Era C Exit-Gate Evidence Pack
This runbook turns the four Era C exit checks into automated, dated pass/fail evidence.
Scope
The evidence pack evaluates:
- SOTA §20.4 p95 SLOs over a rolling 30-day window: cached Record, cold Record, keyword+facet search, whitelisted SPARQL, and IIIF tile serving.
- Public-read uptime >= 99.9% over 30 days.
- >= 3 declared external consumers of `/api/activity` within the adoption window.
- SOTA §26 KPI thresholds.
Artifact schema
Canonical schema:
- `docs/schemas/era-c-exit-gate-evidence.schema.json`
Latest and historical artifacts:
- `artifacts/exit-gate/era-c-exit-gate-latest.json`
- `artifacts/exit-gate/runs/era-c-exit-gate-<timestamp>.json`
- `artifacts/exit-gate/trend-index.json`
The trend index stores each check's pass/fail state plus compact `failedChecks` reasons so agents can identify the next blocking gate without opening every historical run artifact.
Supporting performance trend input:
- `artifacts/performance/k6-slo-summary.json`
- `artifacts/performance/k6-slo-trend.json`
New performance samples must include all five p95 metrics. Legacy three-metric samples remain in history, but they fail the all-SLO gate until replaced by 30 days of complete samples.
Exit-gate reports include `missingMetricsInWindow` plus per-sample `metricDetails` so partial k6 summaries are distinguishable from actual p95 threshold breaches.
Policy and inputs
Policy thresholds:
- `config/era-c-exit-gate-policy.json`
- Public-read uptime evidence must be recent: `uptime.maxSnapshotAgeHours` defaults to `48`, so stale or undated snapshots cannot satisfy the 99.9% gate.
- SOTA §26 KPI evidence must be recent: `kpis26.maxSnapshotAgeHours` defaults to `48`.
- AI query cost must come from real usage telemetry when `kpis26.requireAiQueryCostTelemetry` is `true`; fallback default cost values do not satisfy the KPI gate.
- AI query rows written by `/api/ai/query` include `costUsd`, `costCurrency`, `costSource`, and usage counts. The deterministic local planner records `costUsd: 0` with `costSource: "deterministic-local-planner"` because it makes no paid model call.
Metric inputs:
- Uptime snapshot: `monitoring/public-read-uptime.json`
- Exit-gate reports include the uptime `source` (`prometheus`, `probe`, or `unavailable`) and source `notes` so missing 30-day proof is actionable from the artifact alone.

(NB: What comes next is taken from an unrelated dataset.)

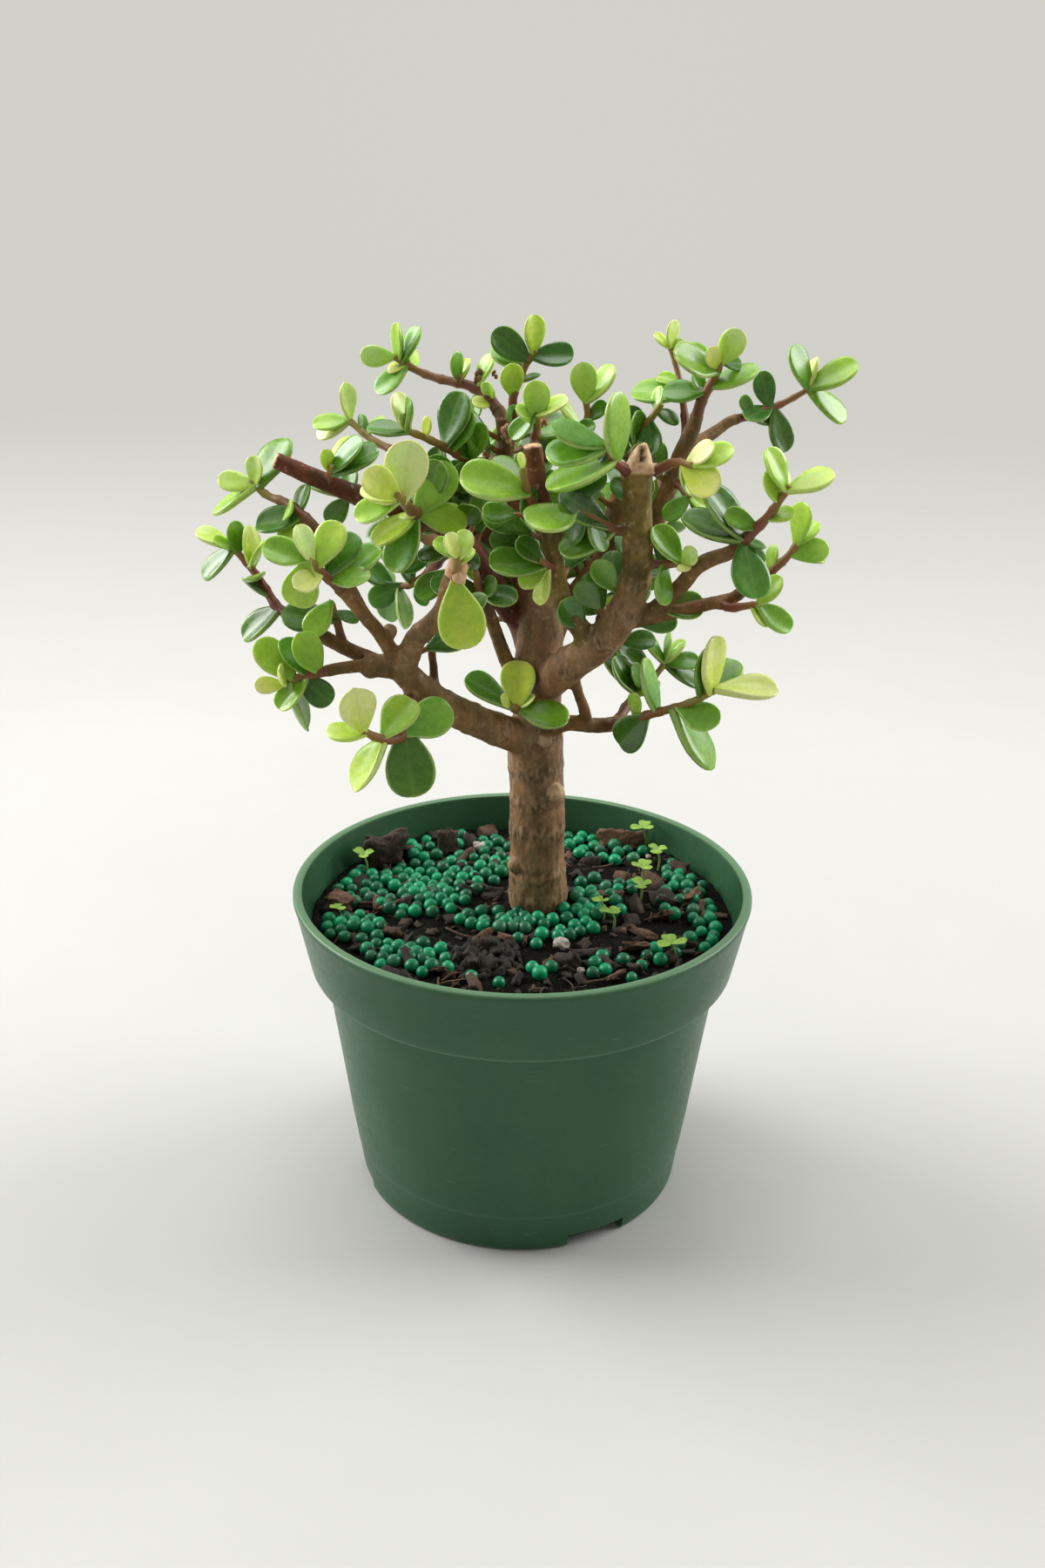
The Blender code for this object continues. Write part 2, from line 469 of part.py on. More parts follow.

- Uptime history: `monitoring/public-read-uptime-history.json`
- KPI snapshot: `monitoring/kpis.json`
- Exit-gate reports include KPI `sources`, snapshot `notes`, and per-failed-metric details (`metric`, `source`, `reason`) so SOTA §26 blockers can be triaged from the evidence artifact.
- Optional aggregate KPI input: `monitoring/kpi-evidence.json` supplies production-like record-enrichment and reconciliation review counts before `pnpm monitoring:telemetry:sync`; see `docs/ops/kpi-evidence.md`.
- `aiQueryCostUsd` is calculated from `storage/ai-query-log.json`; run at least one representative `/api/ai/query` request in the target environment before telemetry sync so the source is no longer the fallback default.
- Activity adoption telemetry: `storage/activity-consumers.json`
- Declared consumer rows must preserve `class: "declared"` and `declaredId`; the exit-gate normalizer intentionally ignores derived fingerprints for adoption credit.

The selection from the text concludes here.